Not toggling GPIO in the tight main loop had no effect on the EDMA GPIO update time.

I then inserted a single read of an unrelated register (TIMER4 TCRR) in the tight main loop and the GPIO toggle rate slowed to 280 nsec. It appears reads or transitioning from write to read inserts a significant delay (flushes?), even if reading directly into a core register (e.g. R1) and not a DDR memory variable. These delays are very consistent.

Based on these observations, shouldn’t EDMA be able to at least match what can be achieved with a programmed loop? What causes EDMA to respond so slowly? EDMA is on L3 and has its own ParamSet memory so shouldn’t L3 (EDMA) to L4 (GPIO) be faster that L1 (program loop) to L4 (GPIO)?

  • 0
    TI__Guru**** 393215 points
    Moving this to the Starterware forum.
  • 0
    TI__Mastermind 30365 points
    Ray,

    We are looking into your query and will post a response. Thanks for your patience.

    Lali
  • 0 in reply to Lalindra Jayatilleke
    Intellectual 290 points

    I used one of the PRUs to probe when the event I was using to trigger EDMA actually occurred. In my case, the EQEP PCU flag in the QFLG register was the trigger event but it wasn’t being set (according to PRU polling) until 250 nsec after EQEP2A_IN transitioned (my external timing reference point). This explains half the 500 nsec EDMA delay I observed earlier. I also noticed the location in my DMA chain added additional delays (even though I set TCCMOD_EARLY).

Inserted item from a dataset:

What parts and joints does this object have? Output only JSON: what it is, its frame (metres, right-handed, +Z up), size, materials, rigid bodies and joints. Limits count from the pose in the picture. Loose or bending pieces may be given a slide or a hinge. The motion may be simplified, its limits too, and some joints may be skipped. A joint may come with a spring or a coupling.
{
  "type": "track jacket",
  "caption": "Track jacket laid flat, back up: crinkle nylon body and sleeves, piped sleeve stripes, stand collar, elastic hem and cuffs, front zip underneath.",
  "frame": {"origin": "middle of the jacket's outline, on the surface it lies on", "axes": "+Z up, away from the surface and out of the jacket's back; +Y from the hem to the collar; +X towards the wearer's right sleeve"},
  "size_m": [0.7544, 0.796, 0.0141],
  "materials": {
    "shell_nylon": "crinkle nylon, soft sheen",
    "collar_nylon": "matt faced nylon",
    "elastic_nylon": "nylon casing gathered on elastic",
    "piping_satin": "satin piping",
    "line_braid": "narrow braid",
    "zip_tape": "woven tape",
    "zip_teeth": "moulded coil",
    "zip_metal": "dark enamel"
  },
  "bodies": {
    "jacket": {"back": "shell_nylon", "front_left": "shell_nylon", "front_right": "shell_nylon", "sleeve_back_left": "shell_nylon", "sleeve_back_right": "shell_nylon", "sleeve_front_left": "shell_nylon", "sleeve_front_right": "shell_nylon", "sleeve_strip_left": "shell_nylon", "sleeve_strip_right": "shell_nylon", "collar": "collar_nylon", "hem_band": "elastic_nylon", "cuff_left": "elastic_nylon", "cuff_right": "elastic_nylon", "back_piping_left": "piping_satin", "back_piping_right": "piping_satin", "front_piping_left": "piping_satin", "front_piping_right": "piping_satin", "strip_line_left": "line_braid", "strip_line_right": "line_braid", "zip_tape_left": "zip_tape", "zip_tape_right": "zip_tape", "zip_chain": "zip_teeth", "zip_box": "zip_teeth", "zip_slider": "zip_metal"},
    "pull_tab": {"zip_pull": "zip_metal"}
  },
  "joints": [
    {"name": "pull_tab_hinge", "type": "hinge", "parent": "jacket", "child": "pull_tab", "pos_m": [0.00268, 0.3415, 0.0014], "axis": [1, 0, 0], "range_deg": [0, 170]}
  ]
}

    So along with others who have reported delay issues, I also conclude that small transfers are not well served by EDMA. Not even when the source, destination and trigger event are peripheral registers.

    Fortunately we have the PRUs. They give direct access to everything plus they have their own high speed GPIO so you can create your own “peripheral”. Definite learning curve but worth the investment.

  • 0 in reply to Ray Martin1
    Intellectual 290 points

    We are now using the PRU to trigger EDMA (pr1_host[7]). Our measurements indicate the minimum time until the first EDMA transfer in our chain completes is 200 nsec. This sometimes increases to as much as 800 nsec. I think this is the best that can be achieved when crossing L3/L4 interconnect. For anything faster than this, we use PRU GPIO which has awesome speed and no latency.

     

    I’m also impressed that ARM code can toggle GPIO every 40 nsec. For small loops, running code entirely from cache and using register variables essentially eliminates execution time.